Making manufacturing social
The “social networking” in Kenandy comes via Salesforce Chatter, a private, secure, social network. Think Facebook. For businesses. Chatter includes the ability to create user profiles for colleagues to know each other, create public or private groups for working as teams on projects, and share large files from the browser. Customizable feeds and dashboards display relevant and current information, including status updates and customer information. The latest version of Chatter furthers collaboration by being “open” enough for users within the enterprise to invite people outside the organization, even though they’re not using Salesforce. Another version, Chatter Desktop, lets users post updates, comments, files, and links without using a browser. Chatter Mobile runs on Android, BlackBerry, iPad, and iPhone.
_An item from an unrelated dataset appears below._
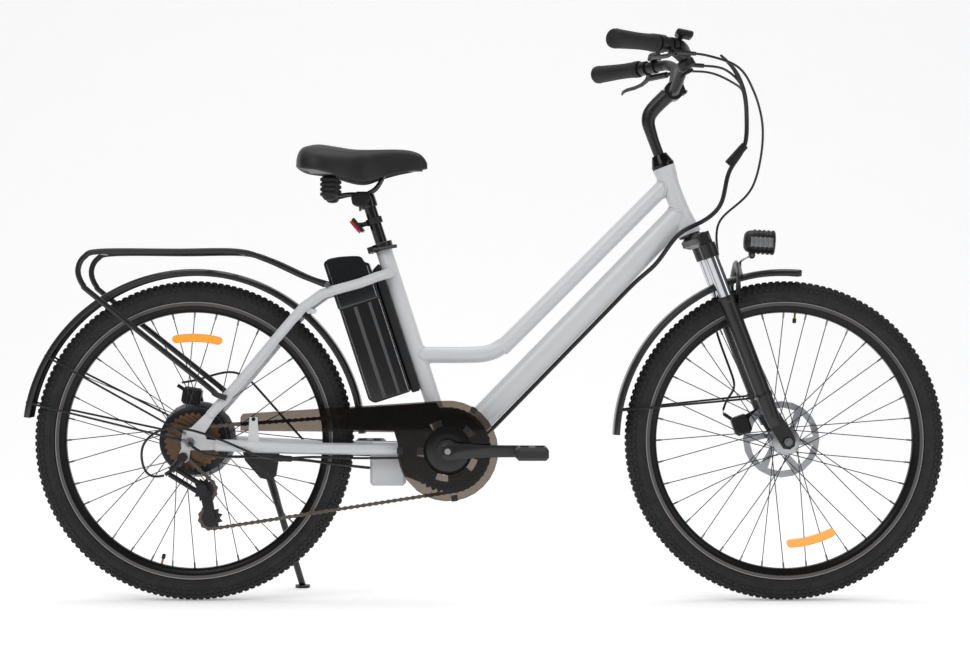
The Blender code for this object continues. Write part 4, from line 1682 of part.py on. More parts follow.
motor_line = [REAR_AXLE + Vector((0.0, -hub_span - 0.0140, 0.0)),
              REAR_AXLE + Vector((0.001, -0.0960, -0.001))]
motor_line += [REAR_AXLE + Vector((0.022, -0.0965, -0.018)), REAR_AXLE + Vector((0.046, -0.0880, -0.0265))]
motor_line += [REAR_AXLE + Vector((0.070, -0.0760, -0.0290)),
               REAR_AXLE + Vector((0.1410, -0.0670, -0.0300)),
               REAR_AXLE + Vector((0.2150, -0.0600, -0.0350))]
motor_line += [REAR_AXLE + Vector((0.3010, -0.0450, -0.0470)),
               REAR_AXLE + Vector((0.3625, -0.0150, -0.0560))]
motor_wire = rod("motor_cable", smoothed(motor_line, 0.050), 0.0030, black_plastic, 6)
plug = rod("plug", [REAR_AXLE + Vector((0.1610, -0.0655, -0.0315)),
                    REAR_AXLE + Vector((0.2090, -0.0605, -0.0348))], 0.0070, black_plastic, 8)
shift_route = [barrel_out + Vector((-0.0020, -0.0002, -0.0014)),
               barrel_out + Vector((-0.030, -0.003, -0.006))]
shift_route += [REAR_AXLE + Vector((-0.0930, -0.0900, -0.0500)),
                REAR_AXLE + Vector((-0.0960, -0.0920, -0.0100)),
                REAR_AXLE + Vector((-0.0640, -0.0940, 0.0240))]
shift_route += [REAR_AXLE + Vector((-0.0140, -0.0940, 0.0300)),
                REAR_AXLE + Vector((0.0410, -0.0910, 0.0150)),
                REAR_AXLE + Vector((0.0910, -0.0860, -0.0050))]
shift_route += [REAR_AXLE + Vector((0.1390, -0.0745, -0.0270)),
                REAR_AXLE + Vector((0.1850, -0.0665, -0.0335))]
shift_route += [REAR_AXLE + Vector((0.2410, -0.0610, -0.0305)),
                REAR_AXLE + Vector((0.3410, -0.0450, -0.0340)),
                BRACKET + Vector((-0.085, -0.0330, -0.0165))]
shift_route += [BRACKET + Vector((-0.050, -0.0240, -0.0200)), BRACKET + Vector((-0.008, -0.0120, -0.0265))]
shift_route += [BRACKET + Vector((0.022, -0.0080, -0.0225)),
                under_tube(tube_reach - 0.030, thin_under, -0.006)]
shift_route += [under_tube(tube_reach - 0.0885, under, -0.004)]
shift_run = rod("shift_run", smoothed(shift_route, 0.060), 0.0025, black_plastic, 6)
motor_cable = joined(motor_wire, plug, shift_run)
motor_cable.name = "motor_cable"

# The fork's parts ride on its slide, and all that turns with the fork hangs on the steering axis
front_wheel_axis = bpy.data.objects["front_wheel_axis"]
headlight_axis = bpy.data.objects["headlight_axis"]
fork_slide = pivot("fork_slide", steer(LEG_TOP), STEER_UP, fork_lowers, front_fender, front_caliper,
                   front_axle,
                   front_wheel_axis, headlight_axis)
lever_axes = []
for side, lever in ((-1, brake_lever_right), (1, brake_lever_left)):
    hinge = lever_out[side].cross(grip_along[side])
    lever_axes.append(pivot(f"{lever.name}_axis", on_bar(side, perch_along[side] + 0.008, 0.0300), hinge,
                            lever))
throttle_axis = pivot("throttle_axis", on_bar(-1, throttle_at), grip_along[-1], throttle)
shift_axis = pivot("shift_lever_axis", lever_foot, case_axis, shift_lever)
pivot("steering_axis", steer(HEAD_TUBE_LOW), STEER_UP, fork_crown, stem, handlebar, grip_right, grip_left,
      brake_perch_right,
      brake_perch_left, shifter, display, bell, fork_slide, throttle_axis, shift_axis, *lever_axes)
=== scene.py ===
"""The looks of a step-through electric bicycle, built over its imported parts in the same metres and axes."""

import math

import bmesh
import bpy
import numpy as np
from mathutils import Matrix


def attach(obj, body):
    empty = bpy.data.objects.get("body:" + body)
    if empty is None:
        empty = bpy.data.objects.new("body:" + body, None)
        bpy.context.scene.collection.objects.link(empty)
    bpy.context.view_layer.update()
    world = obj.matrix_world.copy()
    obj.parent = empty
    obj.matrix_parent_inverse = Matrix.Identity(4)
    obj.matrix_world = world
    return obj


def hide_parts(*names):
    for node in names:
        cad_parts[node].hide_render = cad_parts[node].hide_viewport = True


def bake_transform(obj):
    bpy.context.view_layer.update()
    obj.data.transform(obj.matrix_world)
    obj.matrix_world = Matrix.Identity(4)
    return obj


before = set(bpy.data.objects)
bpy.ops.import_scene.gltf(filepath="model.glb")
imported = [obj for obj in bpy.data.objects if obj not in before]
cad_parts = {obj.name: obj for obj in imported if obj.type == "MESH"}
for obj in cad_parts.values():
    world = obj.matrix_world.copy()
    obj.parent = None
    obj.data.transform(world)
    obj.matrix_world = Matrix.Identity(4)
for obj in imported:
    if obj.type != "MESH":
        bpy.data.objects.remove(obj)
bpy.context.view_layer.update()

# Main frame: welded aluminium tubes in light grey satin lacquer. The head tube is waisted,
# and the long down tube is pressed a little flat. The tubes meet in smooth weld beads.
LEFT = np.array((0.0, 1.0, 0.0))
UP = np.array((0.0, 0.0, 1.0))
AHEAD = np.array((1.0, 0.0, 0.0))
TYRE_RADIUS = 0.33
REAR_AXLE = np.array((-0.601, 0.0, TYRE_RADIUS))
FRONT_AXLE = np.array((0.619, 0.0, TYRE_RADIUS))
BRACKET = np.array((-0.0758, 0.0, 0.312))
HEAD_TILT = math.radians(20.8)
SEAT_TILT = math.radians(18.0)
STEER_UP = np.array((-math.sin(HEAD_TILT), 0.0, math.cos(HEAD_TILT)))
STEER_AHEAD = np.array((math.cos(HEAD_TILT), 0.0, math.sin(HEAD_TILT)))
SEAT_UP = np.array((-math.sin(SEAT_TILT), 0.0, math.cos(SEAT_TILT)))
SEAT_BACK = np.array((-math.cos(SEAT_TILT), 0.0, -math.sin(SEAT_TILT)))
HEAD_LOW = 0.469
HEAD_HIGH = 0.617
SIDES = ((-1, "right"), (1, "left"))


def steer(along, ahead=0.0, left=0.0):
    """A point by the steering axis: up along it, ahead of it and to its left, from 32 mm behind the
    axle."""
    return FRONT_AXLE - 0.032 * STEER_AHEAD + along * STEER_UP + ahead * STEER_AHEAD + left * LEFT


def seat(along, back=0.0, left=0.0):
    """A point by the seat tube: up along it, behind it and to its left, from the bottom bracket."""
    return BRACKET + along * SEAT_UP + back * SEAT_BACK + left * LEFT


def unit(vector):
    """The vector divided by its own length."""
    return vector / np.linalg.norm(vector, axis=-1, keepdims=True)


def full_turn(count):
    """The angles that cut a full turn into this many equal steps."""
    return np.linspace(0, 2 * math.pi, count, endpoint=False)


def side_way(turn):
    """The direction in the bicycle's own plane at an angle up from straight ahead."""
    return np.stack((np.cos(turn), 0 * turn, np.sin(turn)), -1)


def through(points, step):
    """Points a step apart on a curve through the given ones: each span is the cubic whose slope at a given
    point is half the way from the point before it to the point after it."""
    given = np.asarray(points, float)
    given = np.vstack((2 * given[0] - given[1], given, 2 * given[-1] - given[-2]))
    spans = []
    for before, start, stop, after in zip(given, given[1:], given[2:], given[3:]):
        steps = max(1, round(np.linalg.norm(stop - start) / step))
        share = np.linspace(0, 1, steps, endpoint=False)[:, None]
        bend = 2 * before - 5 * start + 4 * stop - after
        twist = 3 * start - before - 3 * stop + after
        spans.append(start + 0.5 * ((stop - before) * share + bend * share**2 + twist * share**3))
    return np.vstack((*spans, given[-2]))


def placed(name, data):
    """The object of this name that puts a mesh, a lamp or a camera in the scene, at the origin."""
    made = bpy.data.objects.new(name, data)
    bpy.context.scene.collection.objects.link(made)
    return made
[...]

Chatter doesn’t just replace hundreds of emails in an inbox with hundreds of tweets, instant messages, and walls. “The cool thing about Chatter,” says Butters, “is that information gets organized along the problem. You end up with unstructured information getting, in a sense, structured by the information it’s associated with.” In practice, a designer won’t have to pore through a mountain of tweets when searching for all the information about a particular part. Clicking on that part returns all the drawings, revisions, tweets, data analysis, vendor information, and so on about that specific part, regardless of data source and creation date. This approach makes it “easy to draw other people into a conversation and keep it relevant,” continues Butters. “It’s also easy for people who aren’t in the conversation to follow the things they have an interest in, and to be able to see when things come up.”
And now a word from the competition
Kenandy joins a short list of vendors offering manufacturing-oriented ERP through the cloud: Epicor, Infor, Plex Systems, Rootstock, SAP. Mark Symonds, CEO of Plex Systems (plex.com), is not bothered by the new competition. “Workday and Netsuite have proven that companies will put sensitive financial and human resource data in the cloud. With so few providers of software as a service [SaaS] ERP for manufacturing, many analysts and investors assume that the customers are just not ready. That’s not the case at all. I welcome a new competitor wholeheartedly. It is yet another signal that SaaS will make enormous inroads in the coming years, displacing the aging on-premise solutions of the 80’s and 90’s.”